### Objective
Without altering anything, output the material below.

### Collected material
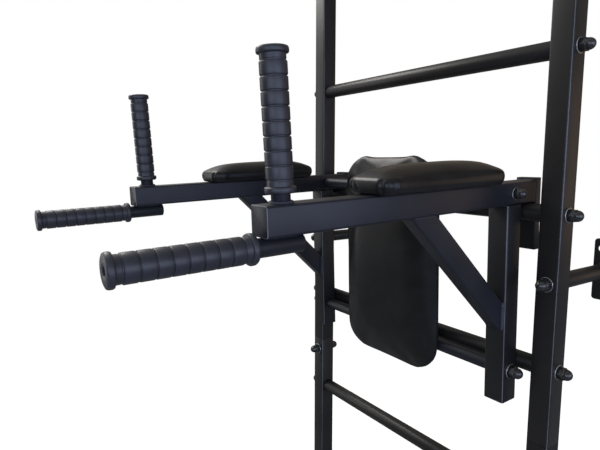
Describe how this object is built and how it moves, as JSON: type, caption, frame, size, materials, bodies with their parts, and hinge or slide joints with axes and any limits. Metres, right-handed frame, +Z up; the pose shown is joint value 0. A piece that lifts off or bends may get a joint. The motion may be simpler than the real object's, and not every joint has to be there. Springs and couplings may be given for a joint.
{
  "type": "wall bars with dip station",
  "caption": "Black steel wall bars with round rungs and a hang-on dip station with padded arms, a back pad and rubber grips.",
  "frame": {"origin": "on the floor at the foot of the wall, midway between the two uprights", "axes": "X runs along the rungs to the right of a person who faces the wall, +Y points into the wall, +Z points up"},
  "size_m": [0.7526, 0.9173, 2.2],
  "materials": {
    "powder_coat": "black textured powder coat",
    "station_coat": "black textured powder coat",
    "rod_steel": "black plated steel",
    "plastic": "black moulded plastic",
    "rubber": "satin black rubber",
    "leatherette": "soft black leatherette over foam",
    "plywood": "plain plywood"
  },
  "bodies": {
    "ladder": {"upright_left_lower": "powder_coat", "upright_left_upper": "powder_coat", "wall_bracket_left_low": "powder_coat", "wall_bracket_left_middle": "powder_coat", "wall_bracket_left_top": "powder_coat", "upright_right_lower": "powder_coat", "upright_right_upper": "powder_coat", "wall_bracket_right_low": "powder_coat", "wall_bracket_right_middle": "powder_coat", "wall_bracket_right_top": "powder_coat", "rung_1": "powder_coat", "rung_2": "powder_coat", "rung_3": "powder_coat", "rung_4": "powder_coat", "rung_5": "powder_coat", "rung_6": "powder_coat", "rung_7": "powder_coat", "rung_8": "powder_coat", "joint_sleeve_left": "rod_steel", "seam_bolt_left": "rod_steel", "joint_sleeve_right": "rod_steel", "seam_bolt_right": "rod_steel", "rung_rod_1": "rod_steel", "rung_rod_2": "rod_steel", "rung_rod_3": "rod_steel", "rung_rod_4": "rod_steel", "rung_rod_5": "rod_steel", "rung_rod_6": "rod_steel", "rung_rod_7": "rod_steel", "rung_rod_8": "rod_steel", "top_cap_left": "plastic", "foot_cap_left": "plastic", "top_cap_right": "plastic", "foot_cap_right": "plastic"},
    "dip_station": {"arm_left": "station_coat", "post_left": "station_coat", "brace_left": "station_coat", "hook_leg_left": "station_coat", "front_handle_left": "station_coat", "upright_handle_left": "station_coat", "arm_right": "station_coat", "post_right": "station_coat", "brace_right": "station_coat", "hook_leg_right": "station_coat", "front_handle_right": "station_coat", "upright_handle_right": "station_coat", "upper_crossbar": "station_coat", "lower_crossbar": "station_coat", "upper_crossbar_rod": "rod_steel", "lower_crossbar_rod": "rod_steel", "front_grip_left": "rubber", "upright_grip_left": "rubber", "front_grip_right": "rubber", "upright_grip_right": "rubber", "arm_pad_left": "leatherette", "arm_pad_right": "leatherette", "back_pad": "leatherette", "arm_pad_board_left": "plywood", "arm_pad_board_right": "plywood", "back_pad_board": "plywood"}
  },
  "joints": [
    {"name": "station_lift", "type": "slide", "parent": "ladder", "child": "dip_station", "axis": [0, -0.036, 0.9994], "range_m": [0, 0.1]}
  ]
}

### Task result
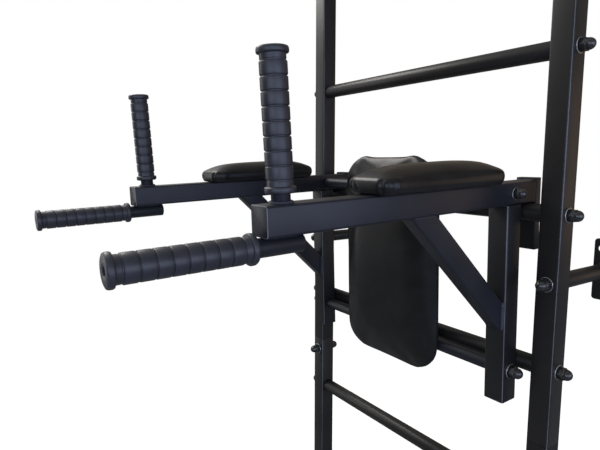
Describe how this object is built and how it moves, as JSON: type, caption, frame, size, materials, bodies with their parts, and hinge or slide joints with axes and any limits. Metres, right-handed frame, +Z up; the pose shown is joint value 0. A piece that lifts off or bends may get a joint. The motion may be simpler than the real object's, and not every joint has to be there. Springs and couplings may be given for a joint.
{
  "type": "wall bars with dip station",
  "caption": "Black steel wall bars with round rungs and a hang-on dip station with padded arms, a back pad and rubber grips.",
  "frame": {"origin": "on the floor at the foot of the wall, midway between the two uprights", "axes": "X runs along the rungs to the right of a person who faces the wall, +Y points into the wall, +Z points up"},
  "size_m": [0.7526, 0.9173, 2.2],
  "materials": {
    "powder_coat": "black textured powder coat",
    "station_coat": "black textured powder coat",
    "rod_steel": "black plated steel",
    "plastic": "black moulded plastic",
    "rubber": "satin black rubber",
    "leatherette": "soft black leatherette over foam",
    "plywood": "plain plywood"
  },
  "bodies": {
    "ladder": {"upright_left_lower": "powder_coat", "upright_left_upper": "powder_coat", "wall_bracket_left_low": "powder_coat", "wall_bracket_left_middle": "powder_coat", "wall_bracket_left_top": "powder_coat", "upright_right_lower": "powder_coat", "upright_right_upper": "powder_coat", "wall_bracket_right_low": "powder_coat", "wall_bracket_right_middle": "powder_coat", "wall_bracket_right_top": "powder_coat", "rung_1": "powder_coat", "rung_2": "powder_coat", "rung_3": "powder_coat", "rung_4": "powder_coat", "rung_5": "powder_coat", "rung_6": "powder_coat", "rung_7": "powder_coat", "rung_8": "powder_coat", "joint_sleeve_left": "rod_steel", "seam_bolt_left": "rod_steel", "joint_sleeve_right": "rod_steel", "seam_bolt_right": "rod_steel", "rung_rod_1": "rod_steel", "rung_rod_2": "rod_steel", "rung_rod_3": "rod_steel", "rung_rod_4": "rod_steel", "rung_rod_5": "rod_steel", "rung_rod_6": "rod_steel", "rung_rod_7": "rod_steel", "rung_rod_8": "rod_steel", "top_cap_left": "plastic", "foot_cap_left": "plastic", "top_cap_right": "plastic", "foot_cap_right": "plastic"},
    "dip_station": {"arm_left": "station_coat", "post_left": "station_coat", "brace_left": "station_coat", "hook_leg_left": "station_coat", "front_handle_left": "station_coat", "upright_handle_left": "station_coat", "arm_right": "station_coat", "post_right": "station_coat", "brace_right": "station_coat", "hook_leg_right": "station_coat", "front_handle_right": "station_coat", "upright_handle_right": "station_coat", "upper_crossbar": "station_coat", "lower_crossbar": "station_coat", "upper_crossbar_rod": "rod_steel", "lower_crossbar_rod": "rod_steel", "front_grip_left": "rubber", "upright_grip_left": "rubber", "front_grip_right": "rubber", "upright_grip_right": "rubber", "arm_pad_left": "leatherette", "arm_pad_right": "leatherette", "back_pad": "leatherette", "arm_pad_board_left": "plywood", "arm_pad_board_right": "plywood", "back_pad_board": "plywood"}
  },
  "joints": [
    {"name": "station_lift", "type": "slide", "parent": "ladder", "child": "dip_station", "axis": [0, -0.036, 0.9994], "range_m": [0, 0.1]}
  ]
}